Forgetting the divinity ingrained in sexuality would corrupt the definition of beauty that is expressed as sexuality, O'Connor said.

“To reduce sexuality to something purely human would cut us off from something of which we are an image," he said. "Imagine being an image and no longer remembering ... of what you are an image."

O’Connor, who next referenced the philosophically derived tensions of beauty evident in Phaedrus, said beauty is proposed as a dangerous power. He said Plato describes beauty as a privilege that other great goods such as courage are not because beauty is immediately powerful to our senses.

Plato toys with the philosophical idea that human life can be improved without beauty, O'Connor said.
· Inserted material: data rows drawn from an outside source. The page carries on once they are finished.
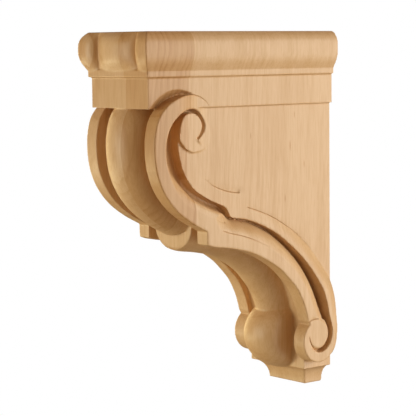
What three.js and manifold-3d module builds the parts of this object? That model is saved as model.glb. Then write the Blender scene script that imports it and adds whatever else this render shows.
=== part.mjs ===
import * as THREE from "three";
import { mergeVertices } from "three/addons/utils/BufferGeometryUtils.js";
import Module from "manifold-3d";

// A carved maple scroll bracket. It is one solid block: a moulded cap, a plain frieze, an S scroll in relief
// on each cheek, a bead running down the front between the scrolls, a roll at the bottom and a coved foot.
// Millimetres, +Z up. The back lies on the plane Y = 0 and the front looks along -Y. The origin is the centre
// of the back, half way up. "Out" is the distance from the wall and "down" the distance below the top.

// Overall
const HEIGHT = 305;
const CAP_WIDTH = 90.8;
const CAP_DEPTH = 206.9;

// Mouldings under the top
const CAP_HEIGHT = 30.7;
const CAP_NOSE = 8;
const CAP_LOBE_WIDTH = 51;
const CAP_CORNER_WIDTH = 10.5;
const FILLET_HEIGHT = 5.5;
const FILLET_STEP = 2.2;
const FRIEZE_HEIGHT = 24.65;
const FRIEZE_STEP = 3.1;

// Scrolls on the cheeks
const SCROLL_STEP = 0.9;
const SCROLL_RELIEF = 11;
const STRIP_WIDTH = 13.4;
const UPPER_GROOVE_DEPTH = 9.3;
const LOWER_GROOVE_DEPTH = 8;
const BORDER_RELIEF = 10.6;
const EYE_RELIEF = 3;
const NECK_CUT_WIDTH = 6.5;

// Front bead, rolls and foot
const FRONT_RECESS = 12;
const BEAD_WIDTH = 48;
const BEAD_PROUD = 7;
const ROLL_RADIUS = 18.7;
const BARREL_RADIUS = 38;
const BARREL_WAIST = 27;
const BARREL_SQUASH = 0.82;
const FOOT_BLOCK_DEPTH = 31;
const FOOT_BLOCK_HEIGHT = 8;
const FOOT_COVE = 11.3;
const FOOT_HEIGHT = 15.6;

// Worked out from the sizes above
const capHalf = CAP_WIDTH / 2;
const friezeHalf = capHalf - CAP_NOSE;
const friezeOut = CAP_DEPTH - CAP_NOSE;
const friezeTop = CAP_HEIGHT + FILLET_HEIGHT;
const neck = friezeTop + FRIEZE_HEIGHT;
const panelHalf = friezeHalf - FRIEZE_STEP;
const faceHalf = panelHalf + SCROLL_RELIEF;
const stripInner = faceHalf - STRIP_WIDTH;
const scrollOut = friezeOut + SCROLL_STEP;
const footTop = HEIGHT - FOOT_HEIGHT;
const scrollDrop = footTop - neck;
const beadHalf = BEAD_WIDTH / 2;

// The scroll drawing. A place is a share of the scroll's depth and a share of its drop from the frieze to the
// foot, so the carving keeps its proportions when the bracket changes size.

// Nose of the cap: share of the cap's height, share of the nose.
const CAP_PROFILE = [
  [0, 0.12],
  [0.06, 0.32],
  [0.17, 0.64],
  [0.28, 0.88],
  [0.4, 0.98],
  [0.55, 1],
  [0.72, 0.93],
  [0.84, 0.78],
  [0.95, 0.5],
  [1, 0.34],
];
// Outer edge of the upper scroll, from behind its eye over the top and down to the step.
const UPPER_EDGE = [
  [0.68, 0.158],
  [0.64, 0.086],
  [0.653, 0.016],
  [0.705, -0.03],
  [0.775, -0.045],
  [0.845, -0.041],
  [0.912, -0.017],
  [0.965, 0.031],
  [0.993, 0.095],
  [0.997, 0.158],
  [0.984, 0.226],
  [0.95, 0.292],
  [0.892, 0.352],
  [0.815, 0.4],
  [0.733, 0.437],
];
// Outer edge of the lower scroll, from the step along the cove to the roll.
const LOWER_EDGE = [
  [0.732, 0.484],
  [0.696, 0.494],
  [0.63, 0.502],
  [0.565, 0.513],
  [0.507, 0.526],
  [0.425, 0.556],
  [0.34, 0.6],
  [0.289, 0.639],
  [0.242, 0.683],
  [0.207, 0.736],
  [0.187, 0.784],
  [0.18, 0.81],
];
// The upper groove round the eye and down inside the band: its band side and its panel side.
const UPPER_GROOVE_BAND = [
  [0.742, 0.115],
  [0.709, 0.093],
  [0.697, 0.066],
  [0.708, 0.039],
  [0.735, 0.015],
  [0.775, 0.003],
  [0.825, 0.008],
  [0.873, 0.027],
  [0.913, 0.062],
  [0.935, 0.112],
  [0.938, 0.165],
  [0.923, 0.224],
  [0.893, 0.281],
  [0.843, 0.332],
  [0.768, 0.366],
  [0.689, 0.393],
  [0.64, 0.402],
  [0.6, 0.407],
];
const UPPER_GROOVE_PANEL = [
  [0.748, 0.112],
  [0.725, 0.093],
  [0.714, 0.065],
  [0.725, 0.04],
  [0.748, 0.024],
  [0.775, 0.019],
  [0.803, 0.025],
  [0.823, 0.043],
  [0.835, 0.071],
  [0.838, 0.11],
  [0.835, 0.149],
  [0.825, 0.187],
  [0.805, 0.233],
  [0.755, 0.289],
  [0.675, 0.33],
  [0.603, 0.356],
  [0.58, 0.373],
  [0.564, 0.404],
];
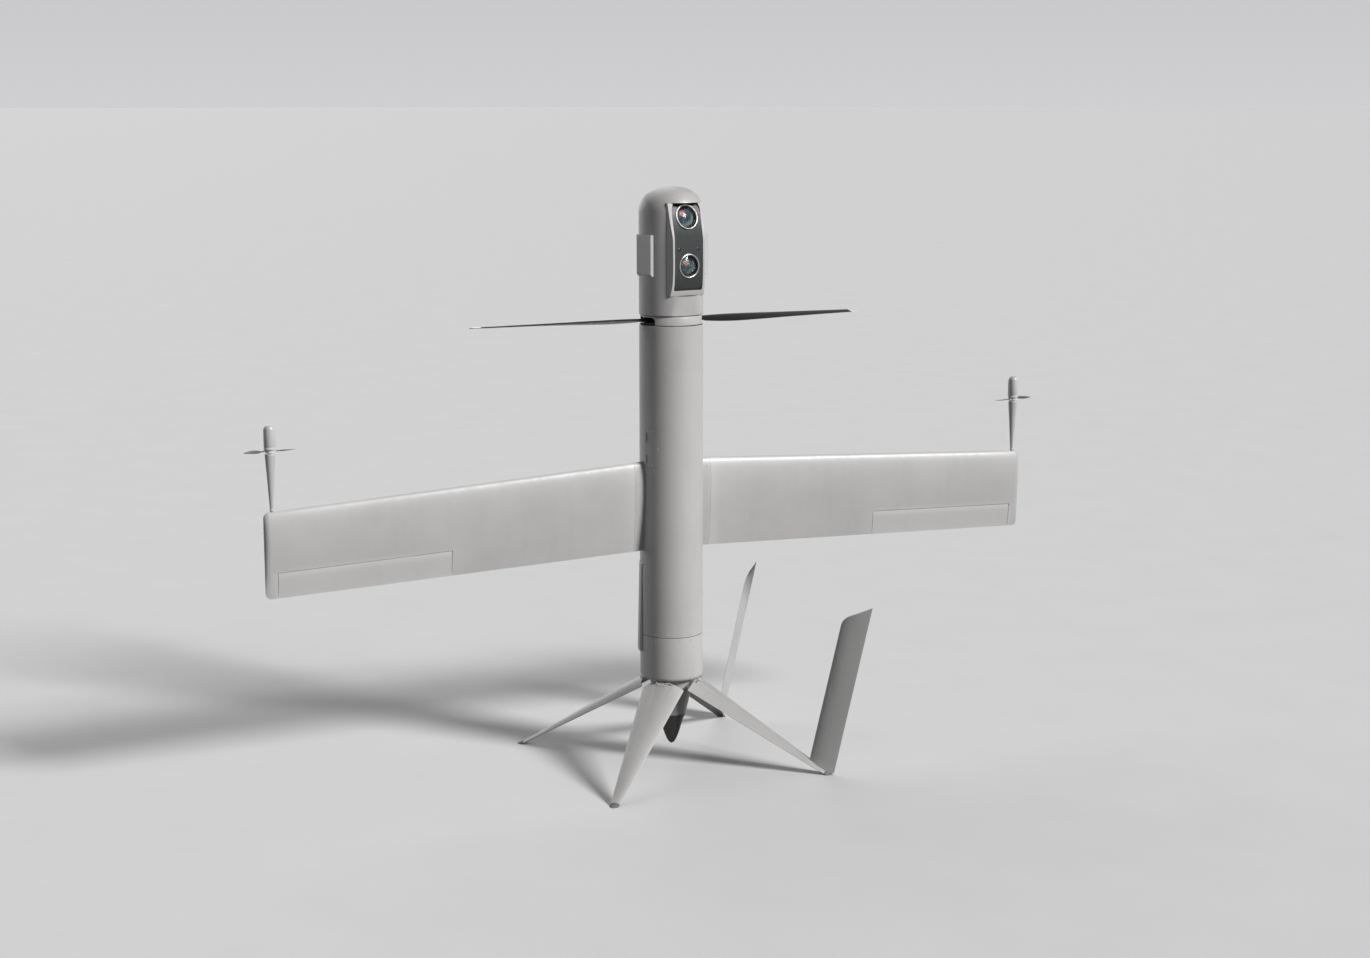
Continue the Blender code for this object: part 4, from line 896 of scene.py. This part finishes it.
def build_head():
    def dome(radius, height, steps):
        points = []
        for step in range(steps + 1):
            rise = sin(radians(90 * step / steps))
            reach = (1 - min(1.0, rise**DOME_POWER)) ** (1 / DOME_POWER)
            points.append((radius * reach, DOME_BASE + height * rise))
        points[-1] = (0.0, DOME_BASE + height)
        return points

    top = BEZEL_Z[0] - 0.0003
    steps = 18
    rise = [blend((HEAD_BOTTOM + 0.0025, top + 0.006), step / steps) for step in range(steps + 1)]
    outer = [(HEAD_R - 0.0015, HEAD_BOTTOM), (HEAD_R - 0.0004, HEAD_BOTTOM + 0.0008)]
    outer += [(HEAD_R, height) for height in rise] + dome(HEAD_R, DOME_HEIGHT, 40)
    inner = dome(HEAD_R - HEAD_WALL, DOME_HEIGHT - HEAD_WALL, 16)
    walls = [(HEAD_R - HEAD_WALL, height) for height in reversed(rise)] + [(HEAD_R - HEAD_WALL, HEAD_BOTTOM)]
    shell = lathe(outer + list(reversed(inner)) + walls, 160)

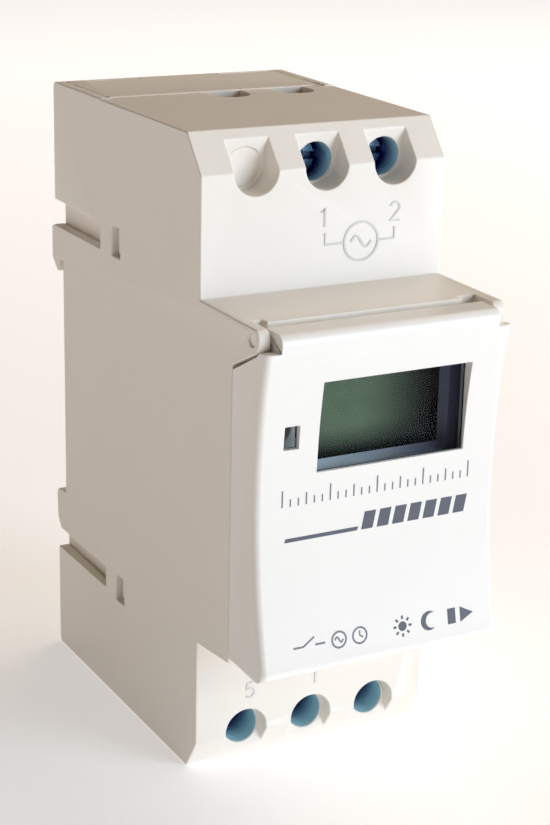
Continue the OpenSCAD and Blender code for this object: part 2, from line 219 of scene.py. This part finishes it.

Beauty, and the sexuality connected to beauty, is a power and therefore dangerous.

Although he said he agrees with Plato that beauty is a power, O'Connor said he warns against giving the power of beauty a negative connotation or avoiding it for fear of exploiting it.

“It’s a false simplicity to think that beauty is a bad thing," he said. "Now, it's equally a false simplicity to think that beauty is a always a good thing and to embrace the beauty of images."

O’Connor said the example of religious art shows how people have always struggled to find a balance between the two poles of avoiding beauty for fear of exploitation or exploiting beauty.

Guido Reni’s painting "Saint Sebastian" was removed from a church after women confessed to sinning at the sight of it, O'Connor said. The painting was an example of how, despite religious intent, beauty can become an occasion of sin.

“The power of an image is not fully contained by the religious or moral narrative that it means to illustrate, and what escapes the frame is our response to physical beauty,” he said.

The examples of Reni’s "Saint Sebastian" and other similar paintings are proof of a need to find a way to live with the power of an image that we cannot contain, O'Connor said.

“We are created male and female in the image in God," he said. "It is a great power and gift, and we cannot simply refuse the gift – even if we fear or know that we will misuse it. And those, for me, are the anxieties of beauty."